Two new businesses, Store-Y—a self-storage facility— and Agape Laundry—a centralised commercial laundry service—were established in 2017.

In 2020, Far East Hospitality expanded for the first time into overseas territories with the acquisition of Village Hotel Ariake Tokyo in Japan.

==Notable projects==

=== Residential Homes ===

==== Inessence ====
Far East Organization developed the Inessence concept to cater to the luxury market. Key projects are:

1. Alba: A luxury residence located near Orchard Road's prime shopping belt. The Y-shaped architecture is designed by Bernardo Fort-Brescia of Arquitectonica and its high-floor units offer city views.
2. Boulevard Vue: Located off Orchard Boulevard, this residential development with 26 units and two penthouses is designed by Takashi Sugimoto of Super Potato Japan
3. Skyline@Orchard Boulevard: This development in Orchard Road features 40 units, including a triplex penthouse. The design is the work of Pritzker Prize Laureate Fumihiko Maki of Maki & Associates.

==== Far East SoHo ====
Far East began created another brand in 2011 labeled “Far East SOHO”, “SoHo” referring to the official small office and small home (SoHo) real estate category designation. Key projects are:

1. The Scotts Tower: Located at Scotts and Cairnhill Roads, it is the first project under the Far East SOHO brand. Designed by Ben van Berkel of UNStudio in Amsterdam, this 31-storey tower comprising apartments and penthouses was awarded the World Gold Winner in the FIABCI Prix d'Excellence Award 2020. The development was also among eight projects recognised for design excellence and safety.
2. The Siena: This condominium in Bukit Timah features high ceilings and unique layouts. The 54-unit development was recognized with the SG Mark award at the Singapore Good Design Mark (SG Mark) Awards 2017

=== Mixed-use Developments ===
One Holland Village is a mixed-use development by Far East Organization, Sekisui House and Sino Group, located in the heart of Holland Village, Singapore. Holland Village was designated an Urban Redevelopment Authority Identity Node in 2013 - local identity areas known for their distinctive qualities. This project was a significant investment by the Far East-led consortium in enhancing urban living, marked by their acquisition of the site for S$1.2 billion. This project near the Holland Village MRT Station integrates residential, offices, retail and serviced apartment components, offering a holistic urban living experience.
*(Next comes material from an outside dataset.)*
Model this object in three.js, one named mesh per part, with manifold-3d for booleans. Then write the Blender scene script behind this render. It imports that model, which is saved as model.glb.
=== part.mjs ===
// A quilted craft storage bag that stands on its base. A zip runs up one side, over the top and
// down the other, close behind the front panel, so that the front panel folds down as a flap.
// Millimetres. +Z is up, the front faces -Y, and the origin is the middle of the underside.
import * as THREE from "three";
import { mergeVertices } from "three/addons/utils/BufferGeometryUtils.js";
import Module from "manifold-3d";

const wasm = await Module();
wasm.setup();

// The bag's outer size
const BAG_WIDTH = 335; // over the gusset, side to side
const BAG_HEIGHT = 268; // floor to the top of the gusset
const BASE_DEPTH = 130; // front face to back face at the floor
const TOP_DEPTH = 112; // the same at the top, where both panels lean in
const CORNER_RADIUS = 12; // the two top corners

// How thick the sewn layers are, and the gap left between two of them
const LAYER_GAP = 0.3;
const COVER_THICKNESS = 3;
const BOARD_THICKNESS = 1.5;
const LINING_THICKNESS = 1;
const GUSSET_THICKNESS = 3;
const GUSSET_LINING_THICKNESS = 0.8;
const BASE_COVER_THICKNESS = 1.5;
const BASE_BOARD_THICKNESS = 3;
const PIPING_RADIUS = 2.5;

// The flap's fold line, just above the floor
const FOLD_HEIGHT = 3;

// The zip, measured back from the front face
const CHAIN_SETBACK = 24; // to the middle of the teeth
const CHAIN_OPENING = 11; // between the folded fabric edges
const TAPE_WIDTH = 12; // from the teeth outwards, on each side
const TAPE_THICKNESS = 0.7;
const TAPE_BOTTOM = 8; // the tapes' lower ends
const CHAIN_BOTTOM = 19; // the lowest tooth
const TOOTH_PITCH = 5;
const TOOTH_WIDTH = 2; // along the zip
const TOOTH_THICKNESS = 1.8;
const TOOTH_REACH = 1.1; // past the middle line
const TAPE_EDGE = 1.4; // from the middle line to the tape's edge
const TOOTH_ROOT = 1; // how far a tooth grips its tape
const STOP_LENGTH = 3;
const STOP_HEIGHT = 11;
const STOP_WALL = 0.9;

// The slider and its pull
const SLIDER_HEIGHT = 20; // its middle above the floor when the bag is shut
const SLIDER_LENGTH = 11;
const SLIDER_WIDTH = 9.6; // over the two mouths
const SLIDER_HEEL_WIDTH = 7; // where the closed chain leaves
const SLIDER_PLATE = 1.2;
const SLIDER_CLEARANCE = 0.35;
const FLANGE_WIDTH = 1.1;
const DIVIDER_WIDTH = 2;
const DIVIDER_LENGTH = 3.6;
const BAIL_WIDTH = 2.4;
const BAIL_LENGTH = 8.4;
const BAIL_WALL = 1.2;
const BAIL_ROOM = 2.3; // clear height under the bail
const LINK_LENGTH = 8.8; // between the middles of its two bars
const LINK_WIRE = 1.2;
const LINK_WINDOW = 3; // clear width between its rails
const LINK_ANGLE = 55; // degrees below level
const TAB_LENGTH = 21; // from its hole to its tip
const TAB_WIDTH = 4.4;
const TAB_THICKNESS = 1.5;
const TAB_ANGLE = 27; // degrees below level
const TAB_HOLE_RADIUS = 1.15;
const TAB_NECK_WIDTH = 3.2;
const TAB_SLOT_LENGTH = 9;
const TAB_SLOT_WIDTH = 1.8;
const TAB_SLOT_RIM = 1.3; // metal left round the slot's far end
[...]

The retail portion is designed as an open-air concept with greenery and public amenities.

The Reserve Residences in Bukit Timah, next to the Bukit Timah Nature Reserve is an integrated development with 732 residential units, retail mall and serviced apartments. The mixed-use development will be integrated with a transport hub. It is the first mixed-use development to be built on an integrated transport hub in Bukit Timah. Far East Organization and Sino Group jointly acquired the Jalan Anak Bukit site for S$1.03 billion.
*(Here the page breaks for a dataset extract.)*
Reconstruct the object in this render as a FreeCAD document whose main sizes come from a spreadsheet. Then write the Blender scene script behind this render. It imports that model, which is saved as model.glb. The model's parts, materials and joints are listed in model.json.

Golden Mile Complex was acquired by Far East Organization, Perennial Holdings and Sino Land Group in 2022. The partners aim to transform the property into a mixed-use residential, office and retail development.

=== Shopping malls ===
Orchard Central is a shopping mall by Far East Organization located along the main shopping belt at Orchard Road. It sits on the land previously occupied by an open air carpark and has a 160m frontage along Orchard Road. It was officially opened on 2 July 2009. In December 2016, Forbes recognized Orchard Central as one of the top five shopping malls in Singapore. Discovery Walk on Orchard — which comprises Orchard Central developed by Far East Organization, 313@somerset by LendLease and orchardgateway by OCBC Bank and Great Eastern was awarded the FIABCI Prix d'Excellence Award 2016 World Gold Winner (Retail category).

===Hotels ===
Far East Orchard, a listed subsidiary of the Far East Organization, operates the Oasia Hotel brand in Singapore through Far East Hospitality. The brand includes two hotels – the 193 meter Oasia Hotel Downtown and the Oasia Hotel Novena – and the Oasia Residence.